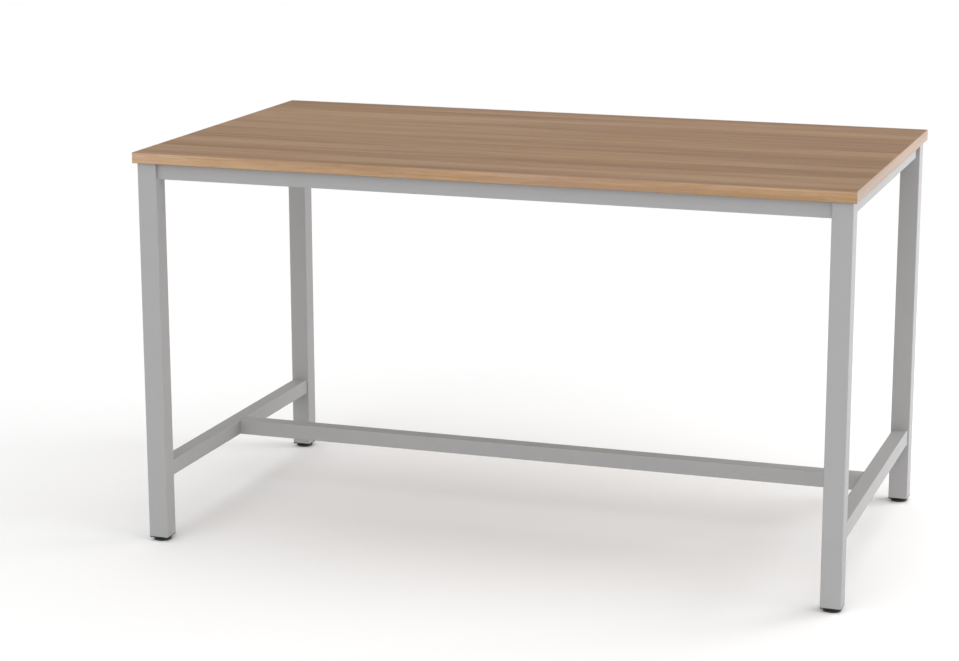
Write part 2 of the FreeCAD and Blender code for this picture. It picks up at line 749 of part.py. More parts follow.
make_top_board()
make_edge_bands()
make_legs()
make_end_rails()
make_long_rails()
make_stretcher()
make_spigots()
make_fasteners()
make_feet()
check_document()
write_parts()
print(f"{len(nodes)} pieces written")
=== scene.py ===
import json
import math
import random

import bmesh
import bpy
from mathutils import Matrix, Vector


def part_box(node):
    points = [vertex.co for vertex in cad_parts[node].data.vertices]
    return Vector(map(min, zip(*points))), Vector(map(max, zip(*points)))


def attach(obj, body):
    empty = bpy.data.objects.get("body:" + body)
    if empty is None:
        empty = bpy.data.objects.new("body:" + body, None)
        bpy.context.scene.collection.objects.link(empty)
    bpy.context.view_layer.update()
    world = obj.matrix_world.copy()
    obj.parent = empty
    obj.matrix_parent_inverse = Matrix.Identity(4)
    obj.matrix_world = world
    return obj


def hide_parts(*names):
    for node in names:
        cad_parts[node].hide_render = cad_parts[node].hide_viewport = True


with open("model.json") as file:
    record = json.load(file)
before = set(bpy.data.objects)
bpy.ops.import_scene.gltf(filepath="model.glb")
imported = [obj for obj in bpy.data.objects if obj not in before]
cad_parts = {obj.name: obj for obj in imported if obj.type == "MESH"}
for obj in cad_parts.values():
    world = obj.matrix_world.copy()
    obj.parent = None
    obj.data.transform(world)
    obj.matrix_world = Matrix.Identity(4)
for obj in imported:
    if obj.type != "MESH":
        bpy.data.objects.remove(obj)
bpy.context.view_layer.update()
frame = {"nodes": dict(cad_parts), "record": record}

# Looks of a standing-height meeting table: a wood-decor top with edge bands on a silver
# powder-coated frame of square tube, with black moulded feet. Metres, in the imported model's frame.

MM = 0.001
NODES = frame["nodes"]
CORNERS = ("front_left", "front_right", "back_left", "back_right")

# ---------------------------------------------------------------------------
# Camera

PHOTO_WIDTH, PHOTO_HEIGHT = 959, 661
FOCAL_LENGTH_PX = 2478.456
PRINCIPAL_POINT_PX = (503.685, 333.493)
CAMERA_PLACE = (1.876214, -5.945089, 1.955454)
CAMERA_YAW = 0.321109
CAMERA_PITCH_DOWN = 0.229440
SENSOR_WIDTH_MM = 36.0
FARTHEST_SEEN = 200


def make_camera():
    data = bpy.data.cameras.new("camera")
    data.sensor_width = SENSOR_WIDTH_MM
    data.lens = FOCAL_LENGTH_PX / PHOTO_WIDTH * SENSOR_WIDTH_MM
    data.shift_x = (PHOTO_WIDTH / 2 - PRINCIPAL_POINT_PX[0]) / PHOTO_WIDTH
    data.shift_y = (PRINCIPAL_POINT_PX[1] - PHOTO_HEIGHT / 2) / PHOTO_WIDTH
    data.clip_end = FARTHEST_SEEN
    camera = bpy.data.objects.new("camera", data)
    camera.location = CAMERA_PLACE
    camera.rotation_euler = (math.pi / 2 - CAMERA_PITCH_DOWN, 0, CAMERA_YAW)
    bpy.context.scene.collection.objects.link(camera)
    bpy.context.scene.camera = camera


# ---------------------------------------------------------------------------
# Shader nodes

NOISE_REACH, NOISE_MIDDLE = (0.3, 0.7), 0.5  # nearly all values of a noise are in this reach


class Shader:
    """Short calls to build one material's or the world's node tree."""

    def __init__(self, owner):
        owner.use_nodes = True
        self.tree = owner.node_tree
        self.tree.nodes.clear()

    def node(self, kind, inputs=None, **settings):
        node = self.tree.nodes.new(kind)
        for name, setting in settings.items():
            setattr(node, name, setting)
        for name, source in (inputs or {}).items():
            self.feed(node.inputs[name], source)
        return node

    def feed(self, socket, source):
        if isinstance(source, bpy.types.NodeSocket):
            self.tree.links.new(source, socket)
        else:
            socket.default_value = source

    def math(self, operation, first, second=0.0):
        return self.node("ShaderNodeMath", {0: first, 1: second}, operation=operation).outputs[0]

    def place(self):
        """The point of the object, in metres in the table's own frame."""
        return self.node("ShaderNodeTexCoord").outputs["Object"]

    def parts(self, vector):
        """The X, Y and Z of a vector."""
        return self.node("ShaderNodeSeparateXYZ", {"Vector": vector}).outputs

    def noise(self, place, per_metre, detail=2.0, roughness=0.5):
        """Noise with about so many features to the metre along each axis, or along all three."""
        stretch = per_metre if isinstance(per_metre, tuple) else (per_metre,) * 3
        mapped = self.node("ShaderNodeMapping", {"Vector": place, "Scale": stretch}).outputs[0]
        inputs = {"Vector": mapped, "Scale": 1.0, "Detail": detail, "Roughness": roughness}
        return self.node("ShaderNodeTexNoise", inputs).outputs["Fac"]

    def ramp(self, factor, stops):
        """A colour that runs through (position, colour) stops."""
        node = self.node("ShaderNodeValToRGB", {"Fac": factor})
        elements = node.color_ramp.elements
        while len(elements) < len(stops):
            elements.new(1.0)
        for element, (position, colour) in zip(elements, stops):
            element.position = position
            element.color = (*colour, 1.0)
        return node.outputs["Color"]

    def remap(self, value, low, high, to_low, to_high):
        inputs = {"Value": value, "From Min": low, "From Max": high, "To Min": to_low,
                  "To Max": to_high}
        return self.node("ShaderNodeMapRange", inputs).outputs["Result"]

    def spread(self, noise, to_low, to_high):
        """The usual reach of a noise taken to new limits."""
        return self.remap(noise, *NOISE_REACH, to_low, to_high)

    def mix(self, factor, first, second, blend="MIX"):
        node = self.node("ShaderNodeMix", data_type="RGBA", blend_type=blend)
        for name, source in (("Factor_Float", factor), ("A_Color", first), ("B_Color", second)):
            self.feed(next(s for s in node.inputs if s.identifier == name), source)
        return next(s for s in node.outputs if s.identifier == "Result_Color")

    def shaded(self, colour, shade):
        """A colour made darker or lighter by a factor."""
        tint = self.node("ShaderNodeCombineColor", {0: shade, 1: shade, 2: shade}).outputs[0]
        return self.mix(1.0, (*colour, 1.0), tint, "MULTIPLY")

    def bump(self, height, distance, strength):
        inputs = {"Height": height, "Distance": distance, "Strength": strength}
        return self.node("ShaderNodeBump", inputs).outputs["Normal"]

    def surface(self, inputs):
        shader = self.node("ShaderNodeBsdfPrincipled", inputs)
        self.node("ShaderNodeOutputMaterial", {"Surface": shader.outputs["BSDF"]})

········

Reproduce the entire listing word for word.

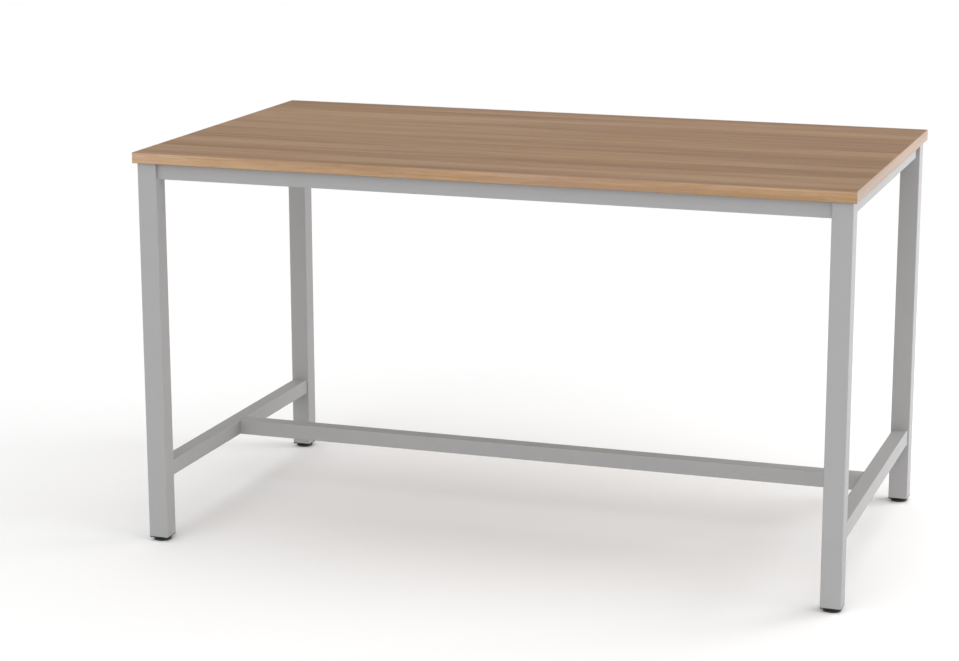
Write part 2 of the FreeCAD and Blender code for this picture. It picks up at line 749 of part.py. More parts follow.
make_top_board()
make_edge_bands()
make_legs()
make_end_rails()
make_long_rails()
make_stretcher()
make_spigots()
make_fasteners()
make_feet()
check_document()
write_parts()
print(f"{len(nodes)} pieces written")
=== scene.py ===
import json
import math
import random

import bmesh
import bpy
from mathutils import Matrix, Vector


def part_box(node):
    points = [vertex.co for vertex in cad_parts[node].data.vertices]
    return Vector(map(min, zip(*points))), Vector(map(max, zip(*points)))


def attach(obj, body):
    empty = bpy.data.objects.get("body:" + body)
    if empty is None:
        empty = bpy.data.objects.new("body:" + body, None)
        bpy.context.scene.collection.objects.link(empty)
    bpy.context.view_layer.update()
    world = obj.matrix_world.copy()
    obj.parent = empty
    obj.matrix_parent_inverse = Matrix.Identity(4)
    obj.matrix_world = world
    return obj


def hide_parts(*names):
    for node in names:
        cad_parts[node].hide_render = cad_parts[node].hide_viewport = True


with open("model.json") as file:
    record = json.load(file)
before = set(bpy.data.objects)
bpy.ops.import_scene.gltf(filepath="model.glb")
imported = [obj for obj in bpy.data.objects if obj not in before]
cad_parts = {obj.name: obj for obj in imported if obj.type == "MESH"}
for obj in cad_parts.values():
    world = obj.matrix_world.copy()
    obj.parent = None
    obj.data.transform(world)
    obj.matrix_world = Matrix.Identity(4)
for obj in imported:
    if obj.type != "MESH":
        bpy.data.objects.remove(obj)
bpy.context.view_layer.update()
frame = {"nodes": dict(cad_parts), "record": record}

# Looks of a standing-height meeting table: a wood-decor top with edge bands on a silver
# powder-coated frame of square tube, with black moulded feet. Metres, in the imported model's frame.

MM = 0.001
NODES = frame["nodes"]
CORNERS = ("front_left", "front_right", "back_left", "back_right")

# ---------------------------------------------------------------------------
# Camera

PHOTO_WIDTH, PHOTO_HEIGHT = 959, 661
FOCAL_LENGTH_PX = 2478.456
PRINCIPAL_POINT_PX = (503.685, 333.493)
CAMERA_PLACE = (1.876214, -5.945089, 1.955454)
CAMERA_YAW = 0.321109
CAMERA_PITCH_DOWN = 0.229440
SENSOR_WIDTH_MM = 36.0
FARTHEST_SEEN = 200


def make_camera():
    data = bpy.data.cameras.new("camera")
    data.sensor_width = SENSOR_WIDTH_MM
    data.lens = FOCAL_LENGTH_PX / PHOTO_WIDTH * SENSOR_WIDTH_MM
    data.shift_x = (PHOTO_WIDTH / 2 - PRINCIPAL_POINT_PX[0]) / PHOTO_WIDTH
    data.shift_y = (PRINCIPAL_POINT_PX[1] - PHOTO_HEIGHT / 2) / PHOTO_WIDTH
    data.clip_end = FARTHEST_SEEN
    camera = bpy.data.objects.new("camera", data)
    camera.location = CAMERA_PLACE
    camera.rotation_euler = (math.pi / 2 - CAMERA_PITCH_DOWN, 0, CAMERA_YAW)
    bpy.context.scene.collection.objects.link(camera)
    bpy.context.scene.camera = camera


# ---------------------------------------------------------------------------
# Shader nodes

NOISE_REACH, NOISE_MIDDLE = (0.3, 0.7), 0.5  # nearly all values of a noise are in this reach


class Shader:
    """Short calls to build one material's or the world's node tree."""

    def __init__(self, owner):
        owner.use_nodes = True
        self.tree = owner.node_tree
        self.tree.nodes.clear()

    def node(self, kind, inputs=None, **settings):
        node = self.tree.nodes.new(kind)
        for name, setting in settings.items():
            setattr(node, name, setting)
        for name, source in (inputs or {}).items():
            self.feed(node.inputs[name], source)
        return node

    def feed(self, socket, source):
        if isinstance(source, bpy.types.NodeSocket):
            self.tree.links.new(source, socket)
        else:
            socket.default_value = source

    def math(self, operation, first, second=0.0):
        return self.node("ShaderNodeMath", {0: first, 1: second}, operation=operation).outputs[0]

    def place(self):
        """The point of the object, in metres in the table's own frame."""
        return self.node("ShaderNodeTexCoord").outputs["Object"]

    def parts(self, vector):
        """The X, Y and Z of a vector."""
        return self.node("ShaderNodeSeparateXYZ", {"Vector": vector}).outputs

    def noise(self, place, per_metre, detail=2.0, roughness=0.5):
        """Noise with about so many features to the metre along each axis, or along all three."""
        stretch = per_metre if isinstance(per_metre, tuple) else (per_metre,) * 3
        mapped = self.node("ShaderNodeMapping", {"Vector": place, "Scale": stretch}).outputs[0]
        inputs = {"Vector": mapped, "Scale": 1.0, "Detail": detail, "Roughness": roughness}
        return self.node("ShaderNodeTexNoise", inputs).outputs["Fac"]

    def ramp(self, factor, stops):
        """A colour that runs through (position, colour) stops."""
        node = self.node("ShaderNodeValToRGB", {"Fac": factor})
        elements = node.color_ramp.elements
        while len(elements) < len(stops):
            elements.new(1.0)
        for element, (position, colour) in zip(elements, stops):
            element.position = position
            element.color = (*colour, 1.0)
        return node.outputs["Color"]

    def remap(self, value, low, high, to_low, to_high):
        inputs = {"Value": value, "From Min": low, "From Max": high, "To Min": to_low,
                  "To Max": to_high}
        return self.node("ShaderNodeMapRange", inputs).outputs["Result"]

    def spread(self, noise, to_low, to_high):
        """The usual reach of a noise taken to new limits."""
        return self.remap(noise, *NOISE_REACH, to_low, to_high)

    def mix(self, factor, first, second, blend="MIX"):
        node = self.node("ShaderNodeMix", data_type="RGBA", blend_type=blend)
        for name, source in (("Factor_Float", factor), ("A_Color", first), ("B_Color", second)):
            self.feed(next(s for s in node.inputs if s.identifier == name), source)
        return next(s for s in node.outputs if s.identifier == "Result_Color")

    def shaded(self, colour, shade):
        """A colour made darker or lighter by a factor."""
        tint = self.node("ShaderNodeCombineColor", {0: shade, 1: shade, 2: shade}).outputs[0]
        return self.mix(1.0, (*colour, 1.0), tint, "MULTIPLY")

    def bump(self, height, distance, strength):
        inputs = {"Height": height, "Distance": distance, "Strength": strength}
        return self.node("ShaderNodeBump", inputs).outputs["Normal"]

    def surface(self, inputs):
        shader = self.node("ShaderNodeBsdfPrincipled", inputs)
        self.node("ShaderNodeOutputMaterial", {"Surface": shader.outputs["BSDF"]})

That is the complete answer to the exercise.